| WHAT YOU ARE ASKED TO DO |
Track down every line below that holds "bodies" and copy it.

(begin)

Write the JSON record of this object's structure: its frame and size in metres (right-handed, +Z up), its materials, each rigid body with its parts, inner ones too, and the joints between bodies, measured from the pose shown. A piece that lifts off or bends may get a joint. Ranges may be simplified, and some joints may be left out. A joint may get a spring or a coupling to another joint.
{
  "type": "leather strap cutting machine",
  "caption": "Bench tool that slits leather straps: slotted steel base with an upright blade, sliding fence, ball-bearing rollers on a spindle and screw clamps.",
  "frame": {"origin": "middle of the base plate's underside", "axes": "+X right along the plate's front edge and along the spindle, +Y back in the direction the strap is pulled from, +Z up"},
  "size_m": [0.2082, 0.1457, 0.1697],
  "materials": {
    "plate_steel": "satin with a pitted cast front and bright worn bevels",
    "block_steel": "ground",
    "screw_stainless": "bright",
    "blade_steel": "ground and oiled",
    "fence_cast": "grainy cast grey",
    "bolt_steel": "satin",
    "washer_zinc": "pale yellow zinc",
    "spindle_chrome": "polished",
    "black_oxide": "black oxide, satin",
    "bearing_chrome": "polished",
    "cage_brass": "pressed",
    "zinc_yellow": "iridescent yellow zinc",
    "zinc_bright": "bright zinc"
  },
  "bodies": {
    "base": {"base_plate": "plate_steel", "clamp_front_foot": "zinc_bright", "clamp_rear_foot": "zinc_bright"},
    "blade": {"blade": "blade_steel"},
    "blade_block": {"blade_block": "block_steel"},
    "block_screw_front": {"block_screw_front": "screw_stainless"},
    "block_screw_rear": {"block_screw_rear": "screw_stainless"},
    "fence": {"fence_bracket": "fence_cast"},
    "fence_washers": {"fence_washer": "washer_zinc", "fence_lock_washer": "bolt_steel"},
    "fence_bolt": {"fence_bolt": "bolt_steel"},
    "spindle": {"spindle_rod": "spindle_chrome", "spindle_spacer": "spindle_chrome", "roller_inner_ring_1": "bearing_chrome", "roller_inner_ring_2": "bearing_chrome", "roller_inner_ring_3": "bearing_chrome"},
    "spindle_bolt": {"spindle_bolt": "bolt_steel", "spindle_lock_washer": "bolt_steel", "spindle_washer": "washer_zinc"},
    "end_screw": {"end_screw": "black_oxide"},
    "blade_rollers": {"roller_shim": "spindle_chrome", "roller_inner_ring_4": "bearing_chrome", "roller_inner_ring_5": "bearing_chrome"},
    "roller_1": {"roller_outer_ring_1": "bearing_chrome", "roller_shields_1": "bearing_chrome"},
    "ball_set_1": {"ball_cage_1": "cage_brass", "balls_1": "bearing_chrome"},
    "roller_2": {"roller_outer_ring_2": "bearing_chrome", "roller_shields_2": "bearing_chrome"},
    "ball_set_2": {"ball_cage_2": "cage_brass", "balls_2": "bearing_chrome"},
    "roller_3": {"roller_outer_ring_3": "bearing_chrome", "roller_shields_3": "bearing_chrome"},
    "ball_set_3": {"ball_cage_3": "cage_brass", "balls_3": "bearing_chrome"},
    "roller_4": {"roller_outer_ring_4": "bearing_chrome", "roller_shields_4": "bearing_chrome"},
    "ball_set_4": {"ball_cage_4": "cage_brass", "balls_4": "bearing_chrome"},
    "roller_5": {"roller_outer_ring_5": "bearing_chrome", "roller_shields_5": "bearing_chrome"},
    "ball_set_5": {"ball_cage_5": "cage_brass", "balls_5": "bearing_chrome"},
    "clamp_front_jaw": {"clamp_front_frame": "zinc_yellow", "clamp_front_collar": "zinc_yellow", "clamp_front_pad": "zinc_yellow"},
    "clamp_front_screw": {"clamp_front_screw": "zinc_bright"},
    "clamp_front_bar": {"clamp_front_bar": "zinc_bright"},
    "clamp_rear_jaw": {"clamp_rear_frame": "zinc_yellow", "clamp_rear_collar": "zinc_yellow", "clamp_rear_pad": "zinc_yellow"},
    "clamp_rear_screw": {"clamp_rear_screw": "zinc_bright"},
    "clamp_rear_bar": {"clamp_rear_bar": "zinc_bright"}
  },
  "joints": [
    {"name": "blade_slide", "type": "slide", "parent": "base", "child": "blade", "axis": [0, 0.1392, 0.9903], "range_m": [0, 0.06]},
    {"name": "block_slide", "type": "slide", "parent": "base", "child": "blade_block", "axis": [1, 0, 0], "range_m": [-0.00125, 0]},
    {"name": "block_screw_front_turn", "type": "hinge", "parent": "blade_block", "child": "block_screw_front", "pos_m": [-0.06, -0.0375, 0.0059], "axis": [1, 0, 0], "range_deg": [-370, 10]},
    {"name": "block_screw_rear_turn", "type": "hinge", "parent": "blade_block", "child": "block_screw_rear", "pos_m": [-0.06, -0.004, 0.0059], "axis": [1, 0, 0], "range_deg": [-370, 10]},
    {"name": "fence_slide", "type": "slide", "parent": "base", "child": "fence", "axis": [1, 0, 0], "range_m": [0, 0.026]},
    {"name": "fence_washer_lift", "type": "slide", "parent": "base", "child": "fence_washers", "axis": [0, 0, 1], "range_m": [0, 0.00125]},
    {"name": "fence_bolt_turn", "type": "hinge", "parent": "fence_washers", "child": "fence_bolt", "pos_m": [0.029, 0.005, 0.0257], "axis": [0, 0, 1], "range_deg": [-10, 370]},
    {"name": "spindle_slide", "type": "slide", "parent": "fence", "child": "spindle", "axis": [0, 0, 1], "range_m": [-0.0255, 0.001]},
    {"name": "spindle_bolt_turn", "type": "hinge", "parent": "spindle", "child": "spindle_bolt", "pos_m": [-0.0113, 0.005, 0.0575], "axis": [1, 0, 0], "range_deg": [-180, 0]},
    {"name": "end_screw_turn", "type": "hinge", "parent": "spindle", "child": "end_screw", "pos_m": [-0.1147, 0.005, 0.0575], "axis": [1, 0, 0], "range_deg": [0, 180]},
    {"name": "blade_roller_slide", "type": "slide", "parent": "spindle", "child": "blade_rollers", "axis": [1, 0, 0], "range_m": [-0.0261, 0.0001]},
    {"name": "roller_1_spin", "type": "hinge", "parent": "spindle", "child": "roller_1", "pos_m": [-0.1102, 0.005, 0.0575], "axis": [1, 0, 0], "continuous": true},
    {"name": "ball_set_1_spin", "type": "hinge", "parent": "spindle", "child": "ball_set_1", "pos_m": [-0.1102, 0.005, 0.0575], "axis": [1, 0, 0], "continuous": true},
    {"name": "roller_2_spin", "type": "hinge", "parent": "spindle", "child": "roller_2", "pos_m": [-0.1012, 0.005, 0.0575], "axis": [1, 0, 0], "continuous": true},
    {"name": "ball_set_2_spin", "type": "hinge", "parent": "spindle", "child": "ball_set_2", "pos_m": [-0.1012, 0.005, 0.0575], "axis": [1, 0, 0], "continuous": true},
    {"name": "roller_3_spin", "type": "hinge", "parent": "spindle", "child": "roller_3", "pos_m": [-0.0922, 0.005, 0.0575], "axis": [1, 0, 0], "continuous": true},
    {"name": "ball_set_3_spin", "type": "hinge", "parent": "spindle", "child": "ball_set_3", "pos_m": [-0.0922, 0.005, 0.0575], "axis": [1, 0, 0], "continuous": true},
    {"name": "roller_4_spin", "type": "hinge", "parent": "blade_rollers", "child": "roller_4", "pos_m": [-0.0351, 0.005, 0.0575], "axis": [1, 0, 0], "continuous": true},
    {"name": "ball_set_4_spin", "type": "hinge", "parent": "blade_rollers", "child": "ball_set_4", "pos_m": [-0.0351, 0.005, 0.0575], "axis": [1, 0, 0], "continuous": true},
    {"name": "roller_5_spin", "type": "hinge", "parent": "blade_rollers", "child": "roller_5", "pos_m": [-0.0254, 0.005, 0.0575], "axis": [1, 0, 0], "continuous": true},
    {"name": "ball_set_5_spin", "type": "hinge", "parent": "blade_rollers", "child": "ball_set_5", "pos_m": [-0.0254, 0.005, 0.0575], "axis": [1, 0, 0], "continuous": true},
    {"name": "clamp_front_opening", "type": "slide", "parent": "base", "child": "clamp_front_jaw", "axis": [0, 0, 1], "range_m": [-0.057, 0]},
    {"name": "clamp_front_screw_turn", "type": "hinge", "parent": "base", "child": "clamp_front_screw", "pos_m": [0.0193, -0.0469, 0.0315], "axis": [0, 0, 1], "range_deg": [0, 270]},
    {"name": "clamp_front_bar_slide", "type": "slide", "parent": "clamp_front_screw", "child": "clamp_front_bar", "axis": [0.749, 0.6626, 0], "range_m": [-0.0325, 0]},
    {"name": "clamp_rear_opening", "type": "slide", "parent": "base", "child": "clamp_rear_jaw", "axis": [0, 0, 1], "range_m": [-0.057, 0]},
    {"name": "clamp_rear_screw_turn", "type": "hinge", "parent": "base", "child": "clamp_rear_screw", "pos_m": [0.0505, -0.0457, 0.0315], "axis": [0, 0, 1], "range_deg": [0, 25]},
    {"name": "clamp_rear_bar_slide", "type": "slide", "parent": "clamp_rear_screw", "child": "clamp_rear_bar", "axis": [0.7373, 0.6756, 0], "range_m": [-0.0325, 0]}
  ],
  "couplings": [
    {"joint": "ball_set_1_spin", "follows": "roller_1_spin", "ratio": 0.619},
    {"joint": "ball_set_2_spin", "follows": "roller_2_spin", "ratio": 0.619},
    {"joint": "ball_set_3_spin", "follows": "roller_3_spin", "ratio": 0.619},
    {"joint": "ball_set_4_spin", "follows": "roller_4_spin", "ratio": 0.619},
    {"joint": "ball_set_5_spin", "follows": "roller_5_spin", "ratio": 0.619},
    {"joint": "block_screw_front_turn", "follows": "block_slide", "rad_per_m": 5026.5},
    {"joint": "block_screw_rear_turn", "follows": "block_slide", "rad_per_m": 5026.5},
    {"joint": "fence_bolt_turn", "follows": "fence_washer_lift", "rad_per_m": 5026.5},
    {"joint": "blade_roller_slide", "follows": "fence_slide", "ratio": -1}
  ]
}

(end)

| WRITTEN ANSWER |
Write the JSON record of this object's structure: its frame and size in metres (right-handed, +Z up), its materials, each rigid body with its parts, inner ones too, and the joints between bodies, measured from the pose shown. A piece that lifts off or bends may get a joint. Ranges may be simplified, and some joints may be left out. A joint may get a spring or a coupling to another joint.
  "bodies": {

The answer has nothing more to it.